Tapi herannya, walaupun penakut tetap saja nonton film-film horror yang bikin jantung deg-degan dan tidak bisa tidur semalaman. Salah satu film yang berkesan banget ya Poltergeist itu, karena tokoh iblisnya muncul siang hari! Dan makin kesini, film-film yang bikin senewen itu makin seru rasanya. Dan setelahnya pastilah terjadi situasi yang sama selama beberapa hari, minta ditemani ke kamar mandi, atau ke dapur kalau lagi kelaparan pas malam hari, pokoknya tidak mau ditinggal sendiri 😀

Masa takut di rumah sendiri? Hehehe… itu ada ceritanya deh…

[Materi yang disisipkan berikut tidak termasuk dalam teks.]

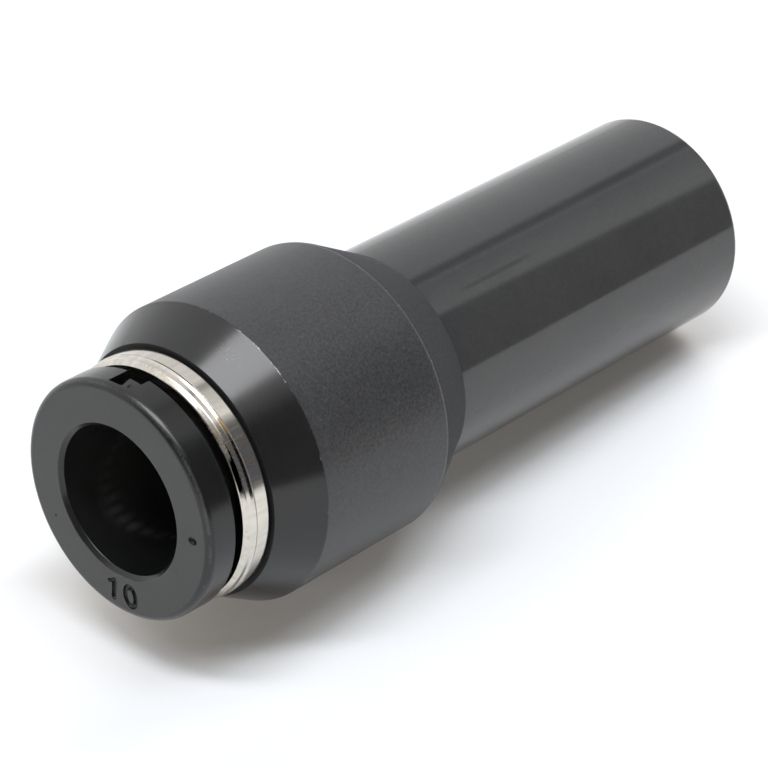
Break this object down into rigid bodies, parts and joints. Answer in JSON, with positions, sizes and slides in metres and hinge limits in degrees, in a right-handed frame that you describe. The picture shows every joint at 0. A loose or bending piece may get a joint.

Entah kenapa saya memiliki sensitivitas yang agak lebih tinggi dari kebanyakan orang. Sejak SD sudah bersinggungan dengan hal-hal seperti ini, terutama musibah atau kematian. Duluuu… pernah suatu ketika saya mengatakan ‘hati-hati di jalan’ kepada seorang sahabat yang safe-driver yang mau mudik, satu hal yang tidak pernah saya ucapkan kepada dia dan pagi itu terlontar begitu saja. Besoknya, sang sahabat cerita dia tabrakan tapi Alhamdulillah dia baik-baik saja. Sampai sekarang, ucapan yang sangat umum itu hampir selalu berhenti dibibir saya dan tak terucapkan. Mending doa yang lain saat berpisah dengan orang lain…

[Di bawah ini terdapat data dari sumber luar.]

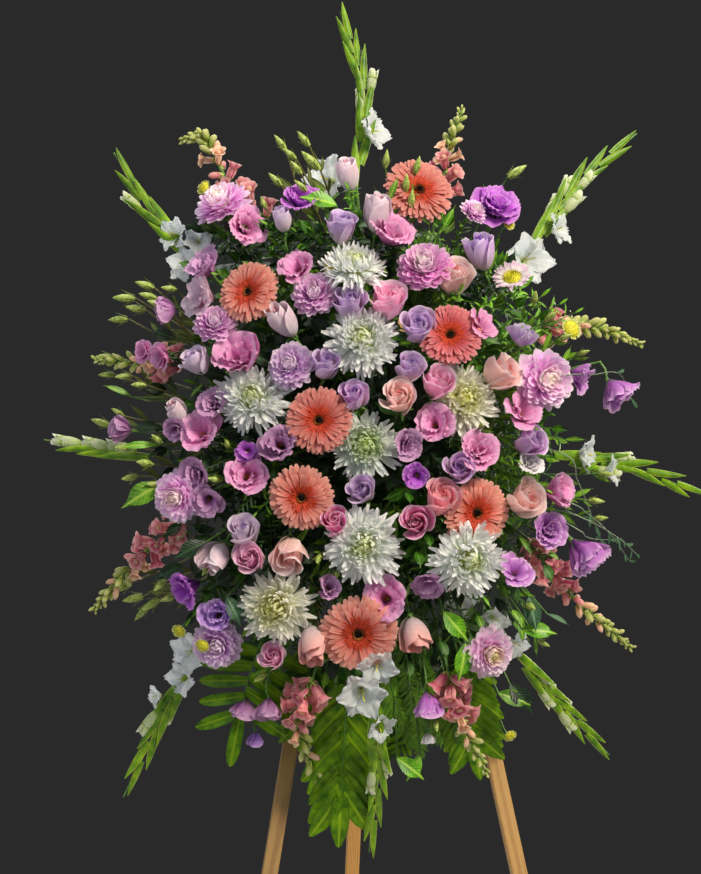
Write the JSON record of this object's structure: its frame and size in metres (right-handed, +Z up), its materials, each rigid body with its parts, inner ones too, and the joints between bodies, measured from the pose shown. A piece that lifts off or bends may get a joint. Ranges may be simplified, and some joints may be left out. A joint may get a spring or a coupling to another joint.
{
  "type": "standing funeral arrangement",
  "caption": "Tall oval spray of cut flowers in floral foam on a folding three-legged wooden easel; the rear leg is hinged.",
  "frame": {"origin": "on the floor, under the middle of the bounding box", "axes": "+Z up, the spray faces -Y, +X to the right seen from the front"},
  "size_m": [1.1552, 0.9459, 1.8937],
  "materials": {
    "easel_wood": "planed pine, clear",
    "zinc_steel": "zinc plated",
    "holder_plastic": "moulded, green",
    "floral_foam": "wet open-cell foam",
    "gerbera_petal": "fresh petal, salmon",
    "white_petal": "fresh petal, white",
    "snapdragon_petal": "fresh petal, coral pink",
    "leaf": "fresh leaf",
    "rose_petal": "fresh petal, lavender to blush",
    "lisianthus_petal": "fresh petal, pink to violet",
    "aster_petal": "fresh petal, pink and white",
    "stem": "fresh green stem"
  },
  "bodies": {
    "frame": {"front_leg_left": "easel_wood", "front_leg_right": "easel_wood", "head_block": "easel_wood", "upper_rail": "easel_wood", "lower_rail": "easel_wood", "hinge_leaf_fixed": "zinc_steel", "hinge_pin": "zinc_steel", "hinge_screw_block_1": "zinc_steel", "hinge_screw_block_2": "zinc_steel", "rail_screw_upper_left": "zinc_steel", "rail_screw_upper_right": "zinc_steel", "rail_screw_lower_left": "zinc_steel", "rail_screw_lower_right": "zinc_steel", "head_screw_upper_left": "zinc_steel", "head_screw_upper_right": "zinc_steel", "head_screw_lower_left": "zinc_steel", "head_screw_lower_right": "zinc_steel", "foam_tray": "holder_plastic", "foam_block": "floral_foam", "gerbera_1": "gerbera_petal", "gerbera_2": "gerbera_petal", "gerbera_3": "gerbera_petal", "gerbera_4": "gerbera_petal", "gerbera_5": "gerbera_petal", "gerbera_6": "gerbera_petal", "gerbera_7": "gerbera_petal", "white_chrysanthemum_1": "white_petal", "white_chrysanthemum_2": "white_petal", "white_chrysanthemum_3": "white_petal", "white_chrysanthemum_4": "white_petal", "white_chrysanthemum_5": "white_petal", "white_chrysanthemum_6": "white_petal", "white_chrysanthemum_7": "white_petal", "white_chrysanthemum_8": "white_petal", "gladiolus_top": "white_petal", "gladiolus_upper_left": "white_petal", "gladiolus_upper_right": "white_petal", "gladiolus_right": "white_petal", "gladiolus_left": "white_petal", "gladiolus_lower_right": "white_petal", "gladiolus_lower_left": "white_petal", "gladiolus_bottom": "white_petal", "snapdragon_upper_left": "snapdragon_petal", "snapdragon_upper_right": "snapdragon_petal", "snapdragon_right": "snapdragon_petal", "snapdragon_left": "snapdragon_petal", "snapdragon_lower_left": "snapdragon_petal", "snapdragon_lower_right": "snapdragon_petal", "snapdragon_bottom_left": "snapdragon_petal", "snapdragon_bottom_right": "snapdragon_petal", "palm_frond_centre": "leaf", "palm_frond_left": "leaf", "palm_frond_right": "leaf"},
    "rear_leg": {"rear_leg": "easel_wood", "hinge_leaf_moving": "zinc_steel", "hinge_screw_leg_1": "zinc_steel", "hinge_screw_leg_2": "zinc_steel"}
  },
  "joints": [
    {"name": "rear_leg_hinge", "type": "hinge", "parent": "frame", "child": "rear_leg", "pos_m": [0.02287, -0.0317, 1.3675], "axis": [1, 0, 0], "range_deg": [-30, 0]}
  ]
}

Yang lebih tak menyenangkan saat berhubungan dengan kematian. Biasanya benak saya dipenuhi dengan situasi berkabung, jika ada orang yang saya kenal akan menghadap Tuhan, walaupun saya tidak mengetahui pasti siapa orangnya! Biarpun saya sedang pesta atau senang-senang, gambaran di pikiran itu tidak berganti ditambah perasaan seakan-akan berada di tengah-tengah situasi berkabung itu. Tidak nyaman sama sekali dan asli, beraaat… Tau kan rasanya saat berada dalam situasi perkabungan dan hal itu terasa berhari-hari bisa seminggu lebih lalu berhenti setelah kejadian. Biasanya saya hanya mengangguk-angguk sendiri kayak sapi menyadari semua tanda itu, oh itu, oh dia… Semakin dekat hubungan keluarga, semakin berat. Saat bapak kos meninggal dunia, hampir seminggu lamanya benak saya dihiasi dengan gambaran penuh kesedihan itu yang membuat saya tidak bisa tidur.

Sampai akhirnya saya merasa tidak sanggup untuk itu dan berdoa agar diberi kekuatan dan ketenangan.

Dikabulkan sih, paling tidak kalau ada yang pergi, belakangan ini situasi yang saya hadapi tidak se-ekstrim dulu, paling mimpi atau seperti dulu tapi lebih mild dan tidak lama. Tetapi bagi saya yang sulit sampai sekarang adalah saat berada di rumah sakit, atau di rumah duka atau tempat-tempat yang bernuansa ‘berat’. Saya seperti kembali ke jaman dulu…

Nah apalagi kalau jadi bisa lihat yang tak kasatmata…

Ya begitulah, walaupun untung saja, tidak selalu dan sangaaat jarang…. (dan semoga engga lagi!)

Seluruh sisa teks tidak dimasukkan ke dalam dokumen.